A high-achieving mother

Tough Love in the Washington Post Magazine chronicles a black single mother’s quest to get her two children a good education. Forced to move to a poor neighborhood, Sheila Hutton sent her children across town to a better elementary school.

. . . neither William nor Michelle ever attended another neighborhood school. Not the red-brick junior high they could see from their new front door, not the columned public high school mere minutes away. Instead they traveled across town and then across states — each bus ride or plane trip delivering them one stop closer to the goals and expectations their mother had set.

To special programs with more challenging academics. To opportunities that expanded their horizons literally and figuratively. Hutton kept pressing the system, weighing the trade-offs, scouting for opportunities and for those who might supply them. As a working-class single mom with few assets and fewer credentials, she felt she could do little else.

Both kids were graduated from high schools in New Hampshire, and are now in college.

As Gadfly points out, it shouldn’t be this hard for a mother to get her kids a decent education.

Successful students are using No Child Left Behind’s transfer provisions to escape chronically underperforming schools, the Post reports. Some want to limit transfers to low achievers, who presumably need more help. Not fair, writes D.C Education Blog.

Pardon me for editorializing, but DUH. NCLB is supposed to help any kid from an underperforming school get moved to a better classroom. I suspect the reason kids like Umaid Qureshi do well in underperforming schools is the same reason he’s now leaving it: his parents. It seems awful punitive to restrict the options of a parent of a child in a crappy school because they actually care about their child’s education.

The children of educationally ambitious parents might survive a bad school, but will do much better if they’re given more opportunities to learn.

About Joanne


  1. Just another reason for capable students to give deliberately wrong answers in standardized testing.

  2. Well, the school administrators of course want to transfer out the low achievers. It brings up their next test scores. For the same reason, they want to keep the high achievers. They want the reverse at the other end, and I’ll bet if they’re getting low achievers only, there are darn few openings.

    But then maybe I’m just being cynical.

  3. Kevin Murphy wrote:

    But then maybe I’m just being cynical.

    Maybe but you’re also commenting on what any reasonable person would see as an obvious truth: school administrators/principles are capable of acting in their own self-interest, even to the point of demonstrating a lack of regard for the children they are supposed to be educating.
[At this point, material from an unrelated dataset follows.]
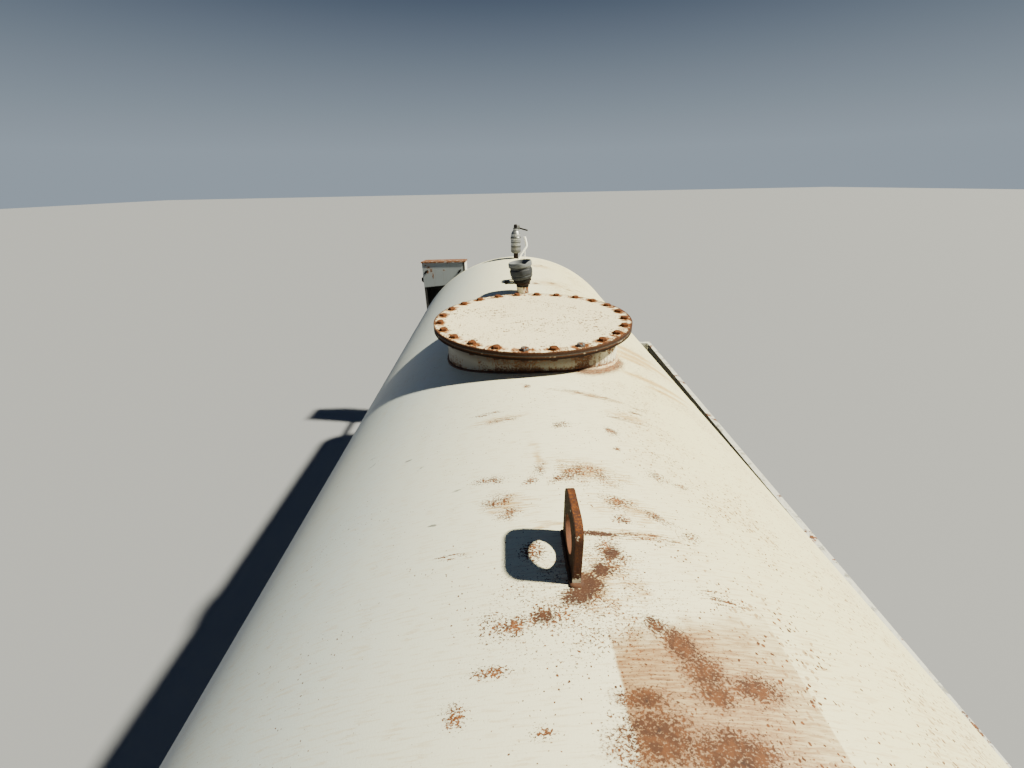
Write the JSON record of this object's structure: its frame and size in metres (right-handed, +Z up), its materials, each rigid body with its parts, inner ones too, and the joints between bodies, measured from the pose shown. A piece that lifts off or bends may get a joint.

  4. Richard Brandshaft says:

    And why can’t this woman get a job that allows her to live in a decent neighborhood? Obviously, she isn’t too dumb or too lazy.

    Perhaps multi-million-dollar-a-year CEOs and tenured economics professors can explain to us again why unemployment, low wages, and insecurity are good for us in the long run. If none of the above are reading this, I’m sure their knee-jerk conservative apologists will leap in to defend them.

  5. OK, can you NAME an economics professor who said unemployment, low wages, and insecurity are good? Please, I’d love to hear who it is, because that’s certainly news to me.

    My bet is the reason that this woman can’t find a decent neighborhood to live in is that she’s been priced out by sky-high real estate prices. Rent controls, hillside ordinances, and zoning laws all have costs. They constrict supply while demand increases. It’s these things that price people out of decent neighborhoods, and it’s government that’s doing it.

  6. Richard Brandshaft says:


    Of course, they don’t say, “I am in favor of low wages, insecurity, and unemployment.” They just tout the virtues of free trade, globalization, efficiency, and maximizing profits. (Conservatives don’t say they are in favor of involuntary pregnancies either. It’s just that all their policies somehow turn out as if they were.)

    “Free trade” and “globalization” means they average American should earn the same as the average Mexican — Not by improving the lot of the average Mexican.

    “Efficiency” and “maximizing profits” means suck the life force out of employees as fast as you can get away with it, and pay them as little as you can get away with.

    The fact is, the American worker had higher hourly wages in the era of big government, tariffs, and strong unions. (Exception: they couldn’t buy a lot of stuff that hadn’t been invented 30 years ago.)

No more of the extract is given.